Audrey Teichmann : L’expérience des visiteurs étant essentielle, c’est autant le projet et son dispositif qui déterminent le lieu que l’inverse. À Paris, à l’Espace Niemeyer, dans le bâtiment iconique construit par l’architecte brésilien pour abriter le siège du parti communiste, l’installation d’Andreas Angelidakis (constituée notamment de ruines souples en mousse, l’une de ses signatures, NDLR) invitait le public à s’approprier l’espace, remettant en cause l’idée traditionnelle selon laquelle les œuvres d’art ne peuvent être touchées.
À New York, la sculpture Windy, de Meriem Bennani, a été disposée sur la High Line, car durant la pandémie, nous nous sommes rendu compte que c’était l’un des seuls lieux accessibles proposant de l’art contemporain.
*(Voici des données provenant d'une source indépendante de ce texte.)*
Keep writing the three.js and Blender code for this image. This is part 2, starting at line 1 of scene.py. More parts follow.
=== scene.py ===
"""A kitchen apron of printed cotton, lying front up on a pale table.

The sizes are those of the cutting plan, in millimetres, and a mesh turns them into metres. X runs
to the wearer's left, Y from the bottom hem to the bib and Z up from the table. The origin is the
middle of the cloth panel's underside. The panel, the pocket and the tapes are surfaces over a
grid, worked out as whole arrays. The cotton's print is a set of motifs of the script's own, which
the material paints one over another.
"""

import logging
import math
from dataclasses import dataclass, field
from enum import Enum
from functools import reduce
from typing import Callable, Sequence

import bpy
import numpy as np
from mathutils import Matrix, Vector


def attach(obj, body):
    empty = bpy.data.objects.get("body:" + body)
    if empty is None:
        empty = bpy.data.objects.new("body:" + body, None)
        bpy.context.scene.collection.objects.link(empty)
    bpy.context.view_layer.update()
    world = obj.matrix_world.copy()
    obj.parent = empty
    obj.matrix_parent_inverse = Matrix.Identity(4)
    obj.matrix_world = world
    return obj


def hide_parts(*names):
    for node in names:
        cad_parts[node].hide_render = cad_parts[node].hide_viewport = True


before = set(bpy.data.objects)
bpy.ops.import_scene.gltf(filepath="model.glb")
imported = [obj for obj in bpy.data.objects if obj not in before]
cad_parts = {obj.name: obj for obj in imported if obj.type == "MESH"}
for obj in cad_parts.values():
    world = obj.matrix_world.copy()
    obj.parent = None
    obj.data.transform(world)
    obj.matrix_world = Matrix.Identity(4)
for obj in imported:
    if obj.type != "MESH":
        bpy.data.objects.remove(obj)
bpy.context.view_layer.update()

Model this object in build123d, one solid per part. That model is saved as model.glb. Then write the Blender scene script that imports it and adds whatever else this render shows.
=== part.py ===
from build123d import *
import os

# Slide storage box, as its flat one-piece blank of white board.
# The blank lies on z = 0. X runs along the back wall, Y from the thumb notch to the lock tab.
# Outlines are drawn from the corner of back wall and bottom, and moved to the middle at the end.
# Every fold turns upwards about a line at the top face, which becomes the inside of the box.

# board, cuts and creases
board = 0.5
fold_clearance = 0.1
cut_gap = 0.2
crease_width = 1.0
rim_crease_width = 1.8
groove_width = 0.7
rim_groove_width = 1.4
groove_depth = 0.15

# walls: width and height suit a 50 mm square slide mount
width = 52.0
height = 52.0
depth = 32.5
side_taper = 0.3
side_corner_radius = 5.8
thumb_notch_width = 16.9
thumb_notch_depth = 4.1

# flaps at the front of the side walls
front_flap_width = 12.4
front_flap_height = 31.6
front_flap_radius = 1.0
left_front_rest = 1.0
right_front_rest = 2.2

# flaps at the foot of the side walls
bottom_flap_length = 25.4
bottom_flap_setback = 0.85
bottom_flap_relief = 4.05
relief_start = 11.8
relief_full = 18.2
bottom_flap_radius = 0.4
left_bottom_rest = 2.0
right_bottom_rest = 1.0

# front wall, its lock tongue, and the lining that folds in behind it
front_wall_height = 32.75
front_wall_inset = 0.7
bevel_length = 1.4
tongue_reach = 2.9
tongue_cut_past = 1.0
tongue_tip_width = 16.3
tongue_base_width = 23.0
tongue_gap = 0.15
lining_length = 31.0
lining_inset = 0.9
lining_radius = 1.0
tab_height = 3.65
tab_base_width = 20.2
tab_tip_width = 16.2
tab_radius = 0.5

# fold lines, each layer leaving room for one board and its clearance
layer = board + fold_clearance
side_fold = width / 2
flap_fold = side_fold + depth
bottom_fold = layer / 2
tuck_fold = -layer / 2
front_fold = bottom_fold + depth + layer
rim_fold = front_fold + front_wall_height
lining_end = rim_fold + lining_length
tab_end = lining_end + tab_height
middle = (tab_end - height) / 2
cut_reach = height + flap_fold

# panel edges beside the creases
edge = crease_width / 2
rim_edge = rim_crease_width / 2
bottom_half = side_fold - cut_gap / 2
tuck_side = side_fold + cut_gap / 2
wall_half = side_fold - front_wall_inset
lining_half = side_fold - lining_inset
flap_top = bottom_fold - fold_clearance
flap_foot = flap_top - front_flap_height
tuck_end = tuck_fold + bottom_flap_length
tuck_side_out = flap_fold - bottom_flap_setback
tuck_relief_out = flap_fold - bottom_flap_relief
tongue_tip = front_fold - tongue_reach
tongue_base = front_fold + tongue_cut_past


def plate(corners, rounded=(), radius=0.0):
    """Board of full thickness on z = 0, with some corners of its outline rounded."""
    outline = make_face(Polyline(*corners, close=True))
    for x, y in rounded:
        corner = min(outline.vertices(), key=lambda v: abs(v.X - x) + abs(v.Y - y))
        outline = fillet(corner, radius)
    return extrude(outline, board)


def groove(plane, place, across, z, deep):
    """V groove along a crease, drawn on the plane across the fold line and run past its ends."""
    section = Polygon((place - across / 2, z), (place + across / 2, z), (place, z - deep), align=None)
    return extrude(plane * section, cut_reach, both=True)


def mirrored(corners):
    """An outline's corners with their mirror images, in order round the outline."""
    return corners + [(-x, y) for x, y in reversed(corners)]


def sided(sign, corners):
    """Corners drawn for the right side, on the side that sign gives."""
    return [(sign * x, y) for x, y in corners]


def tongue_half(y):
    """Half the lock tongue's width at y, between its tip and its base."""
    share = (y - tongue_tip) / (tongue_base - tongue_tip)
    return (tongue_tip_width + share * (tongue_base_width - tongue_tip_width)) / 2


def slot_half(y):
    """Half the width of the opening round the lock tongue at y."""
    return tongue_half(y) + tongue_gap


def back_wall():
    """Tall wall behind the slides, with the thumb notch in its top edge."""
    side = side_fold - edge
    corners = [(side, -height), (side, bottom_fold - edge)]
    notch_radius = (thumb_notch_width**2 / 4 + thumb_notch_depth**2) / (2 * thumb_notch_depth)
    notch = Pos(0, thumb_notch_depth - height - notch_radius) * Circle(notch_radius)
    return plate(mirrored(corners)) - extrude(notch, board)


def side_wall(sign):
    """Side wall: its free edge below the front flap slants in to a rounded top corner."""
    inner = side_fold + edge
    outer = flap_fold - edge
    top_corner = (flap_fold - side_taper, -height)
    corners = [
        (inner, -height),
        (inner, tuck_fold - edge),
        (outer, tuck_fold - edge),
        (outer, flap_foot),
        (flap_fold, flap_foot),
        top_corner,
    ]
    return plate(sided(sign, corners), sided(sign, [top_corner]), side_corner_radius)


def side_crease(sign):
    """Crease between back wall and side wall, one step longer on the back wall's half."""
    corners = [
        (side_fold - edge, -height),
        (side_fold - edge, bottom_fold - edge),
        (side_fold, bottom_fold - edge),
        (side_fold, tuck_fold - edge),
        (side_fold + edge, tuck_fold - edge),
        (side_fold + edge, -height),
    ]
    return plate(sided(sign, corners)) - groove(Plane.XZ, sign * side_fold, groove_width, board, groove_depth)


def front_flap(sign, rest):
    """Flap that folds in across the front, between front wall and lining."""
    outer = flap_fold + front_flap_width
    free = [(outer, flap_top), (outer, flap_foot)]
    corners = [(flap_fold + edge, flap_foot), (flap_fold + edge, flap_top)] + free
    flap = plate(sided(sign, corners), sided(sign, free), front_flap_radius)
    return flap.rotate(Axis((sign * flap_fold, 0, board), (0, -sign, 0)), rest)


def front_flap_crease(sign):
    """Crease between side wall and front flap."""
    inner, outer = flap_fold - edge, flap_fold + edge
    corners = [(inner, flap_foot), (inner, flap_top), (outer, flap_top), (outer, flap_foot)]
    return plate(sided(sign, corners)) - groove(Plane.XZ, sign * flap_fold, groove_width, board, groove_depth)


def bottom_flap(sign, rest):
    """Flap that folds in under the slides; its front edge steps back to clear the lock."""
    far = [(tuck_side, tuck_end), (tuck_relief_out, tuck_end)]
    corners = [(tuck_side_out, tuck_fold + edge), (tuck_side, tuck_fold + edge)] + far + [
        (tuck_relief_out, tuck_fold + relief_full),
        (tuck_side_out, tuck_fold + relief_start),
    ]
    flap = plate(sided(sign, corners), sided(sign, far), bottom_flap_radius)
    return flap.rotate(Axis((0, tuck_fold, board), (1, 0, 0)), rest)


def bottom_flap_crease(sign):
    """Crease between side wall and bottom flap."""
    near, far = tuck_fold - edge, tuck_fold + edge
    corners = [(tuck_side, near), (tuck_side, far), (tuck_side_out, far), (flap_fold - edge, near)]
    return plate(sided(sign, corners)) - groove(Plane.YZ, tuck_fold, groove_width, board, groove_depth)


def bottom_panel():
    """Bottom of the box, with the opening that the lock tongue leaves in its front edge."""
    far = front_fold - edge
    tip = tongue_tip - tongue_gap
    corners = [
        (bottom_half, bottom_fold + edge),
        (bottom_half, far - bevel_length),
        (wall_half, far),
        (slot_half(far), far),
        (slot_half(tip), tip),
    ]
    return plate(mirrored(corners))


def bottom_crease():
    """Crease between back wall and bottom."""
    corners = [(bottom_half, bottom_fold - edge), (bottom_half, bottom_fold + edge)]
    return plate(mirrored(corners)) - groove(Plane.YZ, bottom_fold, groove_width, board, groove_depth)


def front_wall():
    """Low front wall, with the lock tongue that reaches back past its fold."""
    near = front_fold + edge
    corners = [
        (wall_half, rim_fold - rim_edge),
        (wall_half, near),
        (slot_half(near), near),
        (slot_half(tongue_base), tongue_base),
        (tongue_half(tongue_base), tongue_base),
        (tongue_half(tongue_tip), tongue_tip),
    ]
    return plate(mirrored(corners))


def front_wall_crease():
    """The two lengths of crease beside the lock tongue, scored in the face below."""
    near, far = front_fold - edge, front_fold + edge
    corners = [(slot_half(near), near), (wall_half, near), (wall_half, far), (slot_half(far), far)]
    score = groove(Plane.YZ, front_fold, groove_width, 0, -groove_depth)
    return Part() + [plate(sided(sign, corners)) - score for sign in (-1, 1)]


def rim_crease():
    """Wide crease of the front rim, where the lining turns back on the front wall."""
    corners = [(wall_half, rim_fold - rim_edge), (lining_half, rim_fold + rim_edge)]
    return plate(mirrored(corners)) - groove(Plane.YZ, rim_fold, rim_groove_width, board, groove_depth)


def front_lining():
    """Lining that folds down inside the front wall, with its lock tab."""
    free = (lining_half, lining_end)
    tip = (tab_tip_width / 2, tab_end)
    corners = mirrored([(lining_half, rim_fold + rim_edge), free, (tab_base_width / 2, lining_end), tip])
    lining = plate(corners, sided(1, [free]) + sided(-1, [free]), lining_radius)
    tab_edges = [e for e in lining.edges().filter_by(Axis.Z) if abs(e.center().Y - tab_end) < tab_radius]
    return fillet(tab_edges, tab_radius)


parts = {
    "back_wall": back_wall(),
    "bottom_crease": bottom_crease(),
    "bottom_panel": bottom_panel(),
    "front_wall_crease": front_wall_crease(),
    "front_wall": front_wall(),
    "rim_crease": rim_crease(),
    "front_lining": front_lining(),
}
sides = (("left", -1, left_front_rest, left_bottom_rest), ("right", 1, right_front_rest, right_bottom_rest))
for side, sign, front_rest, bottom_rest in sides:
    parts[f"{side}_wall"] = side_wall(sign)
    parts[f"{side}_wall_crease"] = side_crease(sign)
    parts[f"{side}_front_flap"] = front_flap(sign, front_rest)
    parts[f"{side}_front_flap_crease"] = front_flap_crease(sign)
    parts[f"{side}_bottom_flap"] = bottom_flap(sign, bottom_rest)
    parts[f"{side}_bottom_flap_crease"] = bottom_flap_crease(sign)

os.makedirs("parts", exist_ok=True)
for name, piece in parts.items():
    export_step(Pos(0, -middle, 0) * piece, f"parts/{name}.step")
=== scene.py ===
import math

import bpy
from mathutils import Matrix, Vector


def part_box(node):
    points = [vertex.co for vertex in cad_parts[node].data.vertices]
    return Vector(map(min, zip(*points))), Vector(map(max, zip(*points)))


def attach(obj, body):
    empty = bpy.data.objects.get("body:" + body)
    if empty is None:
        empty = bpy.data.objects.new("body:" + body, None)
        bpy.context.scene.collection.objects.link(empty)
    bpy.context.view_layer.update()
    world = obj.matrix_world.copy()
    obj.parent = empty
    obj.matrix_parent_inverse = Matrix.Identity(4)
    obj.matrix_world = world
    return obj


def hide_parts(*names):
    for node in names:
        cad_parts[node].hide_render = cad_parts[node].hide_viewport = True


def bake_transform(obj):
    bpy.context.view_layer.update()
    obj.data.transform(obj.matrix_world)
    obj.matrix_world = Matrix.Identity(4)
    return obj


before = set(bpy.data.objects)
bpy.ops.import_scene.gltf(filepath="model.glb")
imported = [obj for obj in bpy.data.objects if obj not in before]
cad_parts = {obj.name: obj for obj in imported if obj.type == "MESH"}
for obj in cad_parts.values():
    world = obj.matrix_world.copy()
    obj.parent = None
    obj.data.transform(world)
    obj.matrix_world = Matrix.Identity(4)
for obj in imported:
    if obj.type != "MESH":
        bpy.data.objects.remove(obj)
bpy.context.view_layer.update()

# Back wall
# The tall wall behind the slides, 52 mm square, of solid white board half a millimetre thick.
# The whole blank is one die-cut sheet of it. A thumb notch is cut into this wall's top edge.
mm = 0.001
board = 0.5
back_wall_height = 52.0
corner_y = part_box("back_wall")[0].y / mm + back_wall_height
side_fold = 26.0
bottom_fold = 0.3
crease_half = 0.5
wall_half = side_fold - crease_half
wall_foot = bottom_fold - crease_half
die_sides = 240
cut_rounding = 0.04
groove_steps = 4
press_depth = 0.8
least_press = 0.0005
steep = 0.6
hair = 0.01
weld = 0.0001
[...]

La question du contexte public urbain nous tient à cœur. Meriem Bennani est une artiste qui développe beaucoup de vidéos ainsi que des zones assises dans lesquelles s’installer pour les voir.
Mais Windy, nouvelle direction dans son travail et traduction physique du mouvement qui est au cœur de sa pratique, est aussi une réponse contextuelle à un lieu. D’emblée, Meriem nous a en effet précisé qu’elle ne pouvait pas imaginer une sculpture statique là où passent plus de 8 millions de visiteurs par an. D’où cette tornade en perpétuelle activité, parfaitement autonome avec ses 200 disques de mousse actionnés par des moteurs de vélos électriques, visible par tous jusqu’en mai.